The papers that constitute the present volume are a result of the interface between logic and knowledge where flow of information, agentivity, and the dialogical approach interweave in new and exciting ways in the context of what van Benthem calls the dynamic turn. Moreover one can read the present volume as providing different complementary variations and perspectives that should motivate and render future new cross-fertilizing dialogues between explicit epistemic and dialogical approaches. Indeed, according to this reading we
could distinguish the following pairs of interlocutors:
While the paper of F. Soler-Toscano & F.R. Velázquez-Quesada and Laura Leónides explore the dynamics induced by the arrival of new information in scientific processes such as abduction by means of non-monotonic approaches to
reasoning and knowledge, V. Fiutek studies the other side of the coin of non-monotonic reasoning, namely belief revision, in a dialogical setting.
While the paper of P. Seban and H. van Ditmarsch develops a model theoretic semantics for a generalization of Public Announcement Logic (PAL) in order to formalize the concept of ‘having the permission to say something to somebody’.
S. Magnier provides the semantic basis for the dialogical perspective on multi-agent public announcement logic with common knowledge.

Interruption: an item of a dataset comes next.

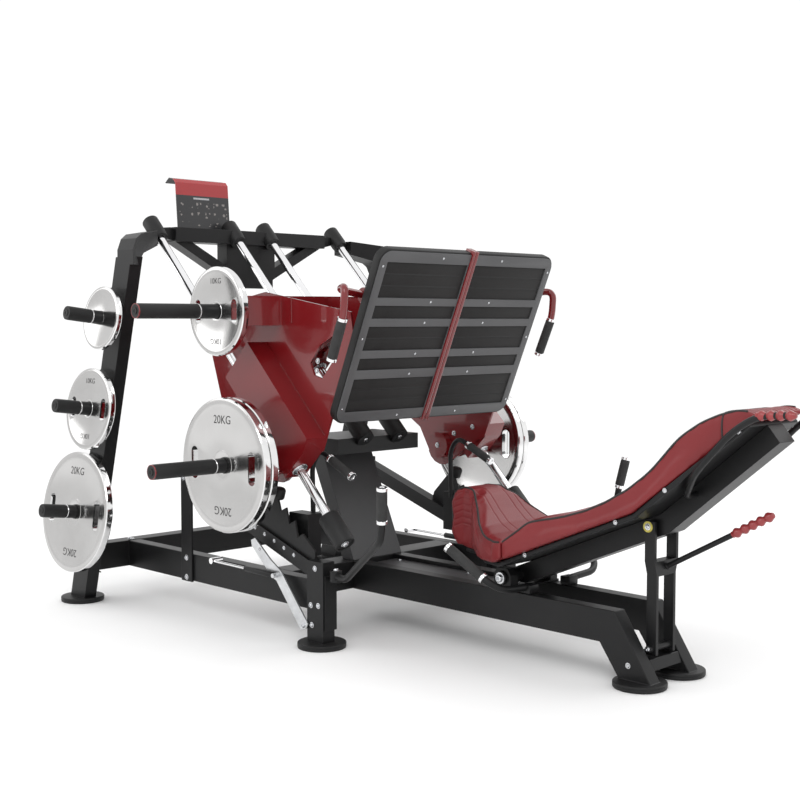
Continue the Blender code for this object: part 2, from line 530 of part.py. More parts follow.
# a moving piece has its origin on the axis that it slides along or turns about; x, y on the user's left, z
rod_mid = along(-0.895)
seat_axis = (SEAT_PIVOT[0], 0.0, SEAT_PIVOT[1])
origins = {
    "carriage_frame": (rod_mid[0], -ROD_OUT_Y, rod_mid[1]),
    "footplate": (rod_mid[0], -ROD_OUT_Y, rod_mid[1]),
    "side_handle": (rod_mid[0], -ROD_OUT_Y, rod_mid[1]),
    "plate_low_a": (LOW_PEG[0], -0.6075, LOW_PEG[1]),
    "plate_low_b": (LOW_PEG[0], -0.6385, LOW_PEG[1]),
    "plate_up": (UP_PEG[0], -0.6025, UP_PEG[1]),
    "safety_handle": (-0.183, -0.452, 0.243),
    "stop_lever": (STOP_PIVOT[0], -0.4845, STOP_PIVOT[1]),
    "gas_cylinder": (-0.440, -0.499, 0.216),
    "gas_rod": (-0.785, -0.499, 0.2207),
    "release_handle": (-0.420, -0.344, 0.400),
    "head_handle": seat_axis,
    "seat_beam": seat_axis,
    "seat_board": seat_axis,
    "seat_cushion": seat_axis,
    "back_cushion": seat_axis,
    "recline_link": (LINK_TOP[0], 0.0, LINK_TOP[1]),
    "recline_lever": (LINK_TOP[0], 0.0, LINK_TOP[1]),
}
for name, z in (("store_20", 0.36), ("store_10", 0.75), ("store_5", 1.081)):
    origins[name] = (up_x(z), -0.712, z - 0.010 + run * 0.129)
for ob in parts.objects:
    stem = ob.name[:-2] if ob.name[-2:] in ("_l", "_r") else ob.name
    if stem in origins:
        x, y, z = origins[stem]
        place = Vector((x + DATUM_X, -y if ob.name.endswith("_r") else y, z))
        ob.data.transform(Matrix.Translation(-place))
        ob.location = place
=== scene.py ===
import math

import bmesh
import bpy
from mathutils import Matrix, Vector
from mathutils.bvhtree import BVHTree


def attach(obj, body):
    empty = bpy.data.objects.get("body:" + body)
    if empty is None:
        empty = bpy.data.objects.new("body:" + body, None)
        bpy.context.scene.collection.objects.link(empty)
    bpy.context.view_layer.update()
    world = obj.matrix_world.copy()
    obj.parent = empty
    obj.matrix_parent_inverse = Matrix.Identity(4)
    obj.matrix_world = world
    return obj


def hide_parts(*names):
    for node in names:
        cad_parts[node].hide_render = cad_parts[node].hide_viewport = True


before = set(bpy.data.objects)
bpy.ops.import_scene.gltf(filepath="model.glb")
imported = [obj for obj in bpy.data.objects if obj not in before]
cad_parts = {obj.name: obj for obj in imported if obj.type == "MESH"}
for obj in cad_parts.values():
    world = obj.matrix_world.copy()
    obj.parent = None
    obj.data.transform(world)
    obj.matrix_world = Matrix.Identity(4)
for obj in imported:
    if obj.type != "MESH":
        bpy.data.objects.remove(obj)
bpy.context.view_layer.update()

# ---------------------------------------------------------------- showroom floor, camera and soft light
# A matt white floor under the machine, a normal lens at chest height in front of the user's left, and three
# large diffusers.
lens = bpy.data.cameras.new("view_camera")
lens.lens = 58.957
lens.sensor_width = 36.0
lens.clip_end = 200.0
camera = bpy.data.objects.new("view_camera", lens)
camera.location = (3.1113, -3.25172, 1.07392)
camera.rotation_euler = (math.pi / 2 - 0.0610764, 0.0, 0.79529)
bpy.context.scene.collection.objects.link(camera)
bpy.context.scene.camera = camera
bpy.context.scene.view_settings.view_transform = "Standard"

sky = bpy.data.worlds.new("studio")
bpy.context.scene.world = sky
sky.use_nodes = True
backdrop = sky.node_tree.nodes["Background"].inputs
backdrop["Color"].default_value = (1.0, 1.0, 1.0, 1.0)
backdrop["Strength"].default_value = 1.05
for name, stand, aim, size, watts in (("key", (2.6, -4.2, 4.6), (-0.2, 0, 0.6), 2.6, 80),
                                      ("fill", (-3.6, -3.4, 2.6), (-0.6, 0, 0.8), 2.4, 30),
                                      ("back", (1.0, 4.4, 4.2), (0.0, 0, 0.5), 3.0, 55)):
    lamp = bpy.data.lights.new(name, "AREA")
    lamp.size = size
    lamp.energy = watts
    ob = bpy.data.objects.new(name, lamp)
    ob.location = stand
    ob.rotation_euler = (Vector(aim) - Vector(stand)).to_track_quat("-Z", "Y").to_euler()
    bpy.context.scene.collection.objects.link(ob)


class Tone:
    """A socket in a finish, so that what varies over a surface is written as plain arithmetic."""

    def __init__(self, tree, link):
        self.tree = tree
        self.link = link

    def sum(self, kind, a, b):
        node = self.tree.nodes.new("ShaderNodeMath")
        node.operation = kind
        for socket, value in zip(node.inputs, (a, b)):
            if isinstance(value, Tone):
                self.tree.links.new(value.link, socket)
            else:
                socket.default_value = value
        return Tone(self.tree, node.outputs[0])

    def __add__(self, other): return self.sum("ADD", self, other)
    def __radd__(self, other): return self.sum("ADD", other, self)
    def __sub__(self, other): return self.sum("SUBTRACT", self, other)
    def __rsub__(self, other): return self.sum("SUBTRACT", other, self)
    def __mul__(self, other): return self.sum("MULTIPLY", self, other)
    def __rmul__(self, other): return self.sum("MULTIPLY", other, self)
    def __truediv__(self, other): return self.sum("DIVIDE", self, other)
    def __rtruediv__(self, other): return self.sum("DIVIDE", other, self)
    def __gt__(self, other): return self.sum("GREATER_THAN", self, other)
    def __lt__(self, other): return self.sum("LESS_THAN", self, other)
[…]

While the paper of T. Tulenheimo explores the expressivity of interval-based temporal logic, N. Clerbout studies the expressivity of the dialogical approach in relation to a modal logic with actuality operator. Another study of the expressivity power of dialogical logic is the contribution of Fontaine
and Redmond who show how the inferential properties of the standard free logics can be expressed in the dialogical framework by delving in the local meaning of the quantifiers.
The papers of C. Barés Gómez and of Aude Popek present a new feature of the dynamic turn, namely its sensitivity and ability to deal with historic studies such as the study of conditionals in Ugaritic language and the reconstruction of the medieval theory of Obligationes.